[Start of Stored rows]
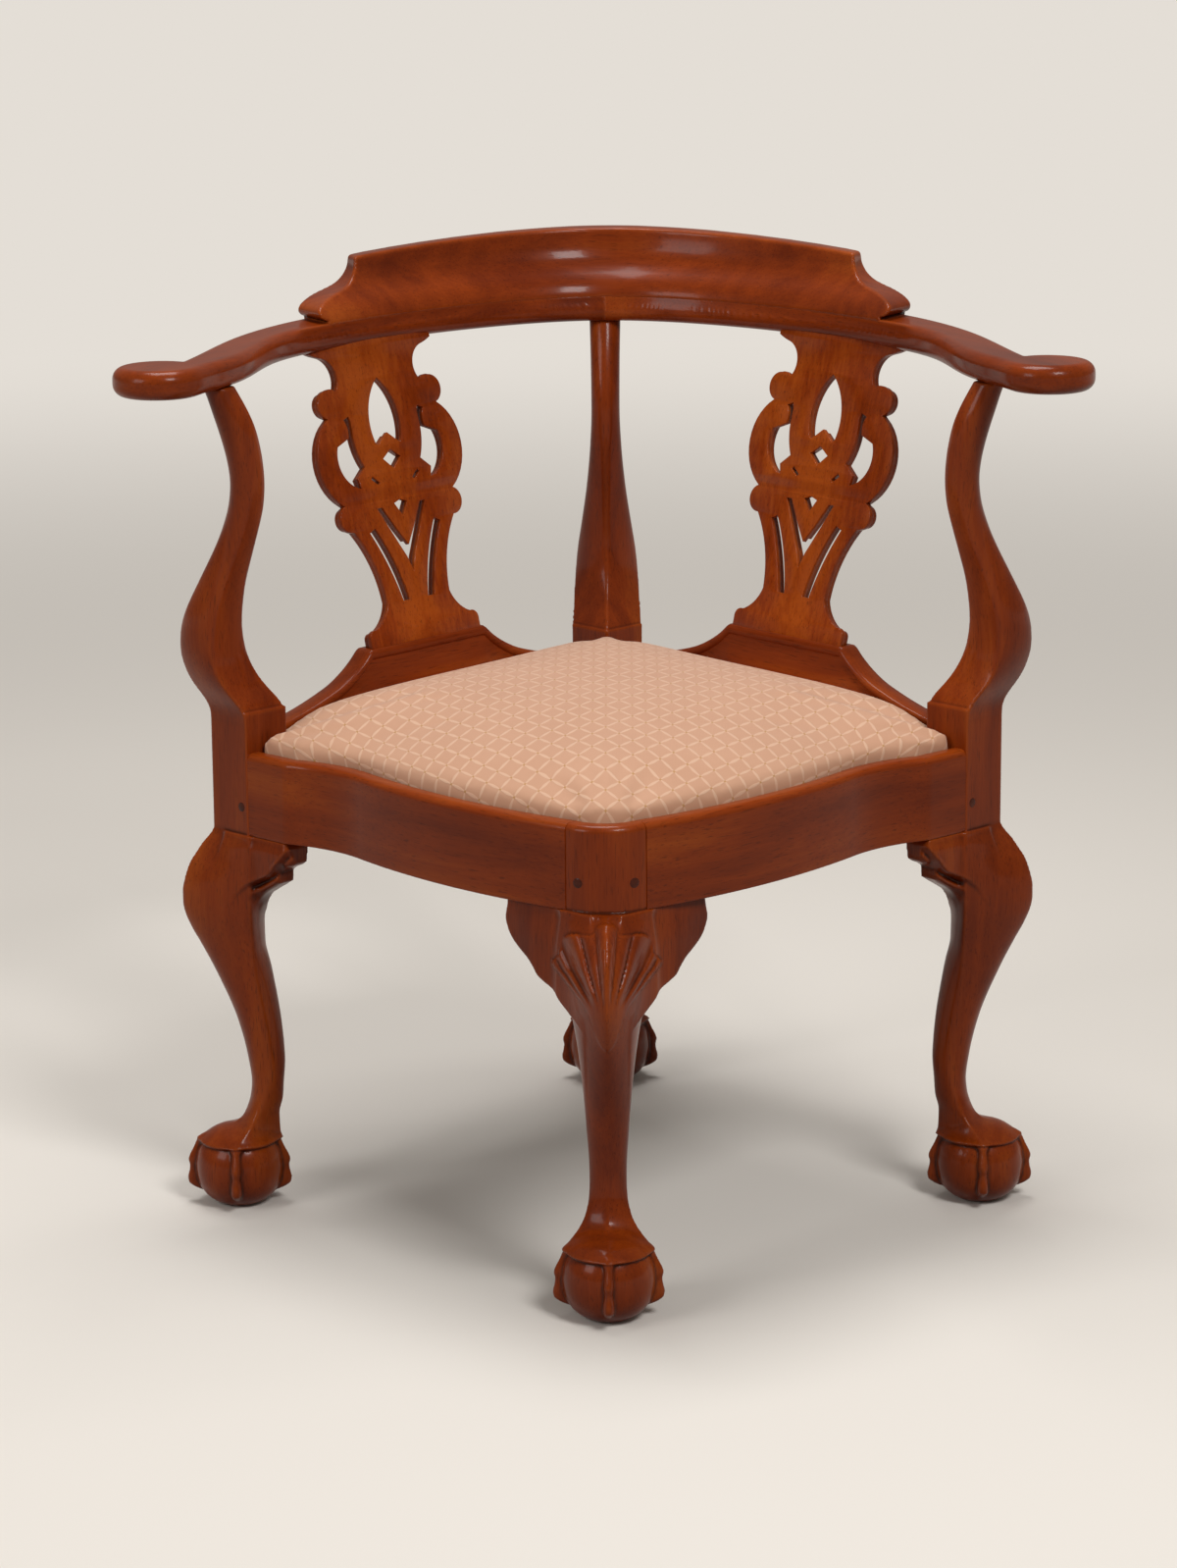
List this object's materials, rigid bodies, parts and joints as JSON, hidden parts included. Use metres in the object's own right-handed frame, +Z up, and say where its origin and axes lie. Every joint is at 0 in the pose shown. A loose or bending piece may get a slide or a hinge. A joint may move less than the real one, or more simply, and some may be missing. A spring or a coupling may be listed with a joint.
{
  "type": "corner chair",
  "caption": "Square corner chair with a leg at the front corner, curved two-part arm with crest, pierced splats, clawed cabriole legs and a lift-out upholstered seat.",
  "frame": {"origin": "on the floor, under the centre of the outline", "axes": "+Z up, -Y towards the front corner and its leg, +X to the viewer's right when the chair is seen from the front"},
  "size_m": [0.765, 0.701, 0.765],
  "materials": {
    "lacquered_cherry": "satin lacquer over stained cherry",
    "secondary_wood": "planed, unfinished",
    "steel": "dull",
    "seat_fabric": "woven, raised lattice figure",
    "stuffing": "felted fibre",
    "webbing": "plain woven jute",
    "hessian": "open woven jute",
    "dust_cloth": "thin woven cloth"
  },
  "bodies": {
    "frame": {"front_leg": "lacquered_cherry", "left_leg": "lacquered_cherry", "right_leg": "lacquered_cherry", "rear_leg": "lacquered_cherry", "front_left_rail": "lacquered_cherry", "front_right_rail": "lacquered_cherry", "rear_left_rail": "lacquered_cherry", "rear_right_rail": "lacquered_cherry", "front_leg_left_knee_block": "lacquered_cherry", "front_leg_right_knee_block": "lacquered_cherry", "left_leg_front_knee_block": "lacquered_cherry", "left_leg_rear_knee_block": "lacquered_cherry", "right_leg_front_knee_block": "lacquered_cherry", "right_leg_rear_knee_block": "lacquered_cherry", "rear_leg_left_knee_block": "lacquered_cherry", "rear_leg_right_knee_block": "lacquered_cherry", "left_splat": "lacquered_cherry", "right_splat": "lacquered_cherry", "left_splat_shoe": "lacquered_cherry", "right_splat_shoe": "lacquered_cherry", "left_arm": "lacquered_cherry", "right_arm": "lacquered_cherry", "crest_rail": "lacquered_cherry", "rail_pegs": "lacquered_cherry", "front_corner_block": "secondary_wood", "left_corner_block": "secondary_wood", "right_corner_block": "secondary_wood", "rear_corner_block": "secondary_wood", "corner_block_screws": "steel", "crest_screws": "steel"},
    "seat": {"seat_frame_front_left": "secondary_wood", "seat_frame_front_right": "secondary_wood", "seat_frame_rear_left": "secondary_wood", "seat_frame_rear_right": "secondary_wood", "seat_webbing": "webbing", "seat_hessian": "hessian", "seat_stuffing": "stuffing", "seat_cover": "seat_fabric", "seat_dust_cover": "dust_cloth", "seat_tacks": "steel"}
  },
  "joints": [
    {"name": "seat_lift", "type": "slide", "parent": "frame", "child": "seat", "axis": [0, 0, 1], "range_m": [0, 0.12]}
  ]
}
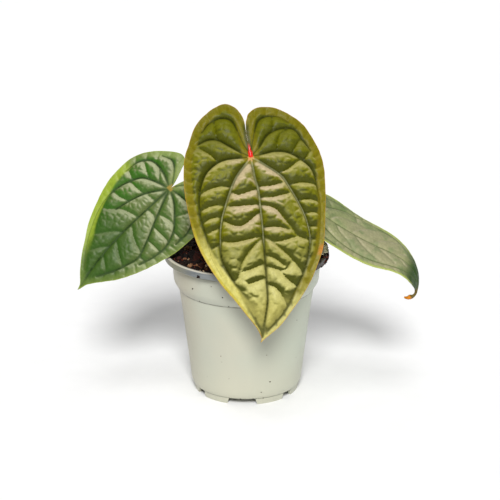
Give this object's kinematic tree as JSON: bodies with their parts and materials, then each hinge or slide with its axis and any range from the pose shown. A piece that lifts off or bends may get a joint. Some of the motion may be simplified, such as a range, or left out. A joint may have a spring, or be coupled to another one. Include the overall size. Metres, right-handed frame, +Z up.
{
  "type": "potted anthurium",
  "caption": "Potted anthurium with heart-shaped quilted leaves on bent stalks, in a round nursery pot filled with bark mix.",
  "frame": {"origin": "middle of the whole plant's footprint, on the surface that the pot stands on; the pot's own axis is 3.4 mm towards -X and 12 mm towards +Y of it", "axes": "+X to the viewer's right facing the front leaf, +Y away from the viewer, +Z up"},
  "size_m": [0.2495, 0.1447, 0.2162],
  "materials": {
    "pot": "satin, slightly translucent off-white plastic with dirt specks and a grey lip",
    "soil": "rough, damp bark and peat mix",
    "stem": "dull, ringed with leaf scars",
    "petiole": "smooth, satin",
    "young_leaf": "glossy, quilted, olive and bronze",
    "mature_leaf": "satin, quilted, mid green",
    "pale_leaf": "satin, pale grey-green",
    "moss": "rough, gritty"
  },
  "bodies": {
    "root": {"pot": "pot", "soil": "soil", "stem": "stem", "petiole_front": "petiole", "petiole_left": "petiole", "petiole_right": "petiole", "leaf_front": "young_leaf", "leaf_left": "mature_leaf", "leaf_right": "pale_leaf", "moss_clump": "moss"}
  },
  "joints": []
}
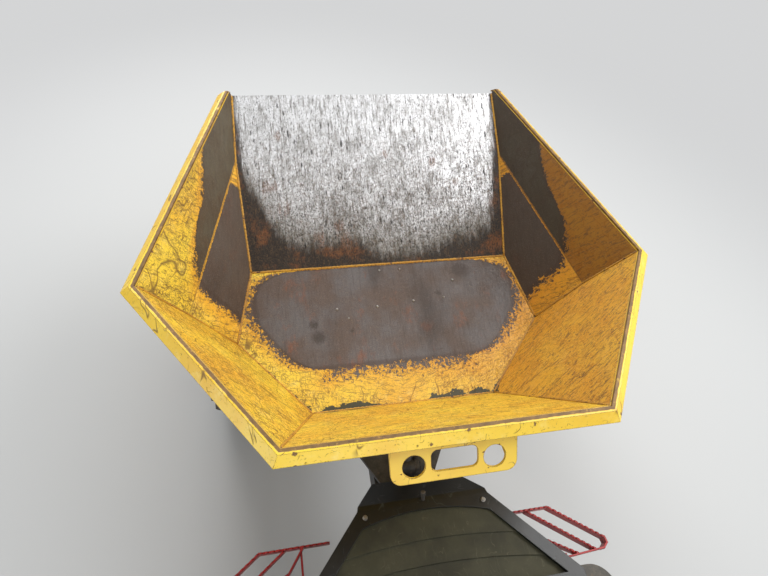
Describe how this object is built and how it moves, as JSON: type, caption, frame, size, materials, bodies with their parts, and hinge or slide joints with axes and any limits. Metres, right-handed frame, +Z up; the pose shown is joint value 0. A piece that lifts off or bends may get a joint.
[End of Stored rows]
= Exercise =
Extract each entry in full and write it down exactly.

= Response =
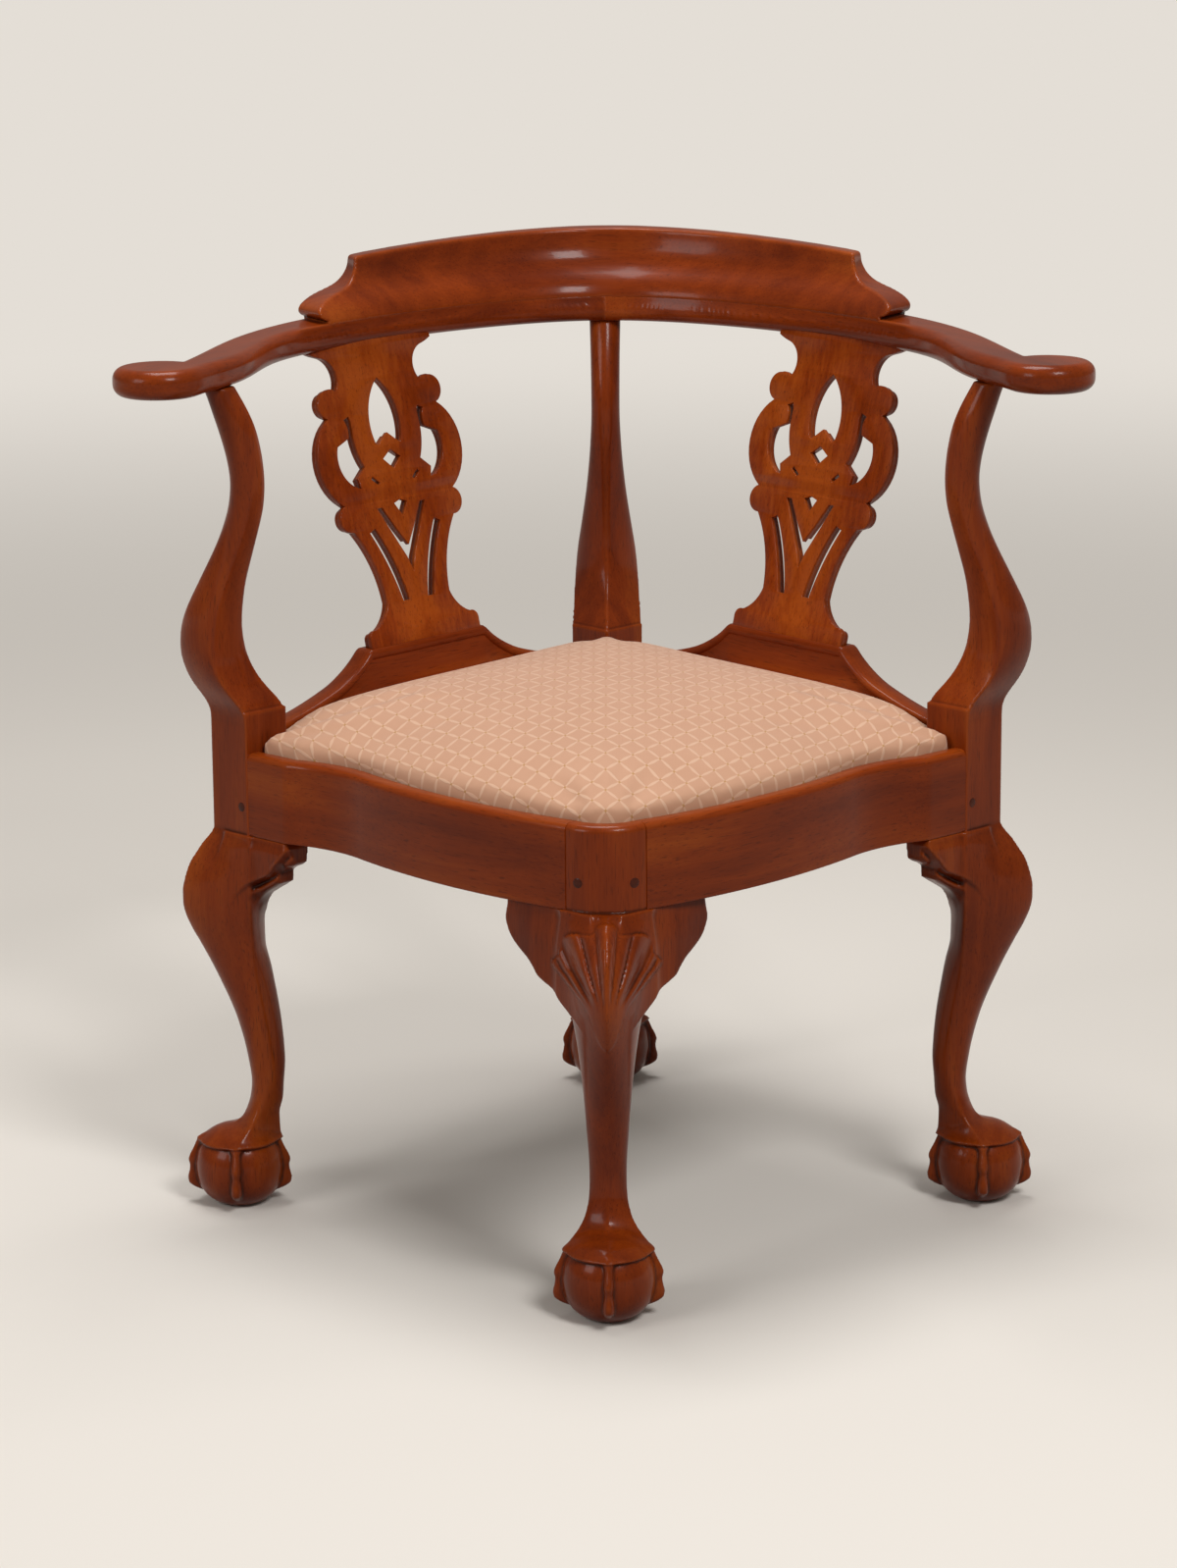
List this object's materials, rigid bodies, parts and joints as JSON, hidden parts included. Use metres in the object's own right-handed frame, +Z up, and say where its origin and axes lie. Every joint is at 0 in the pose shown. A loose or bending piece may get a slide or a hinge. A joint may move less than the real one, or more simply, and some may be missing. A spring or a coupling may be listed with a joint.
{
  "type": "corner chair",
  "caption": "Square corner chair with a leg at the front corner, curved two-part arm with crest, pierced splats, clawed cabriole legs and a lift-out upholstered seat.",
  "frame": {"origin": "on the floor, under the centre of the outline", "axes": "+Z up, -Y towards the front corner and its leg, +X to the viewer's right when the chair is seen from the front"},
  "size_m": [0.765, 0.701, 0.765],
  "materials": {
    "lacquered_cherry": "satin lacquer over stained cherry",
    "secondary_wood": "planed, unfinished",
    "steel": "dull",
    "seat_fabric": "woven, raised lattice figure",
    "stuffing": "felted fibre",
    "webbing": "plain woven jute",
    "hessian": "open woven jute",
    "dust_cloth": "thin woven cloth"
  },
  "bodies": {
    "frame": {"front_leg": "lacquered_cherry", "left_leg": "lacquered_cherry", "right_leg": "lacquered_cherry", "rear_leg": "lacquered_cherry", "front_left_rail": "lacquered_cherry", "front_right_rail": "lacquered_cherry", "rear_left_rail": "lacquered_cherry", "rear_right_rail": "lacquered_cherry", "front_leg_left_knee_block": "lacquered_cherry", "front_leg_right_knee_block": "lacquered_cherry", "left_leg_front_knee_block": "lacquered_cherry", "left_leg_rear_knee_block": "lacquered_cherry", "right_leg_front_knee_block": "lacquered_cherry", "right_leg_rear_knee_block": "lacquered_cherry", "rear_leg_left_knee_block": "lacquered_cherry", "rear_leg_right_knee_block": "lacquered_cherry", "left_splat": "lacquered_cherry", "right_splat": "lacquered_cherry", "left_splat_shoe": "lacquered_cherry", "right_splat_shoe": "lacquered_cherry", "left_arm": "lacquered_cherry", "right_arm": "lacquered_cherry", "crest_rail": "lacquered_cherry", "rail_pegs": "lacquered_cherry", "front_corner_block": "secondary_wood", "left_corner_block": "secondary_wood", "right_corner_block": "secondary_wood", "rear_corner_block": "secondary_wood", "corner_block_screws": "steel", "crest_screws": "steel"},
    "seat": {"seat_frame_front_left": "secondary_wood", "seat_frame_front_right": "secondary_wood", "seat_frame_rear_left": "secondary_wood", "seat_frame_rear_right": "secondary_wood", "seat_webbing": "webbing", "seat_hessian": "hessian", "seat_stuffing": "stuffing", "seat_cover": "seat_fabric", "seat_dust_cover": "dust_cloth", "seat_tacks": "steel"}
  },
  "joints": [
    {"name": "seat_lift", "type": "slide", "parent": "frame", "child": "seat", "axis": [0, 0, 1], "range_m": [0, 0.12]}
  ]
}
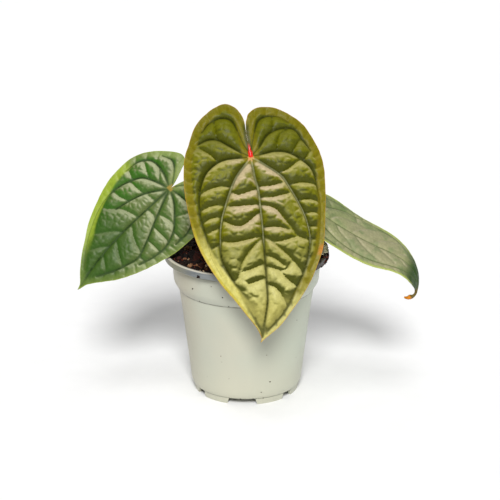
Give this object's kinematic tree as JSON: bodies with their parts and materials, then each hinge or slide with its axis and any range from the pose shown. A piece that lifts off or bends may get a joint. Some of the motion may be simplified, such as a range, or left out. A joint may have a spring, or be coupled to another one. Include the overall size. Metres, right-handed frame, +Z up.
{
  "type": "potted anthurium",
  "caption": "Potted anthurium with heart-shaped quilted leaves on bent stalks, in a round nursery pot filled with bark mix.",
  "frame": {"origin": "middle of the whole plant's footprint, on the surface that the pot stands on; the pot's own axis is 3.4 mm towards -X and 12 mm towards +Y of it", "axes": "+X to the viewer's right facing the front leaf, +Y away from the viewer, +Z up"},
  "size_m": [0.2495, 0.1447, 0.2162],
  "materials": {
    "pot": "satin, slightly translucent off-white plastic with dirt specks and a grey lip",
    "soil": "rough, damp bark and peat mix",
    "stem": "dull, ringed with leaf scars",
    "petiole": "smooth, satin",
    "young_leaf": "glossy, quilted, olive and bronze",
    "mature_leaf": "satin, quilted, mid green",
    "pale_leaf": "satin, pale grey-green",
    "moss": "rough, gritty"
  },
  "bodies": {
    "root": {"pot": "pot", "soil": "soil", "stem": "stem", "petiole_front": "petiole", "petiole_left": "petiole", "petiole_right": "petiole", "leaf_front": "young_leaf", "leaf_left": "mature_leaf", "leaf_right": "pale_leaf", "moss_clump": "moss"}
  },
  "joints": []
}
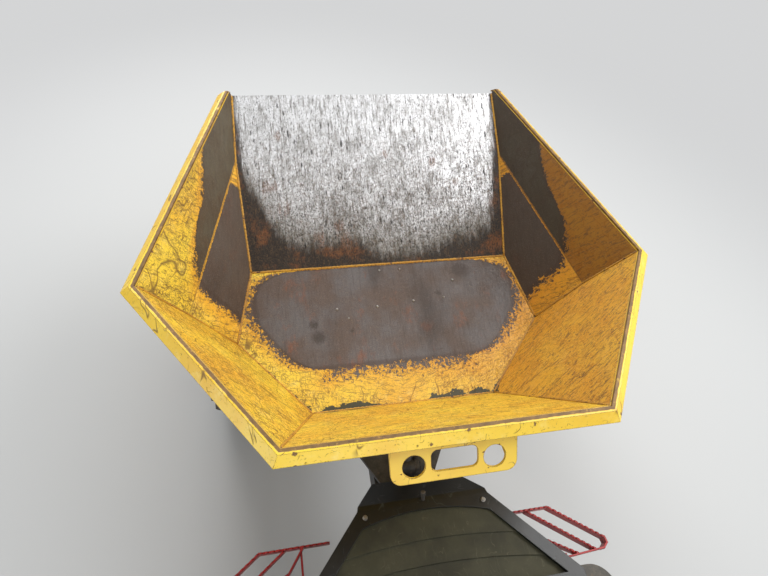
Describe how this object is built and how it moves, as JSON: type, caption, frame, size, materials, bodies with their parts, and hinge or slide joints with axes and any limits. Metres, right-handed frame, +Z up; the pose shown is joint value 0. A piece that lifts off or bends may get a joint.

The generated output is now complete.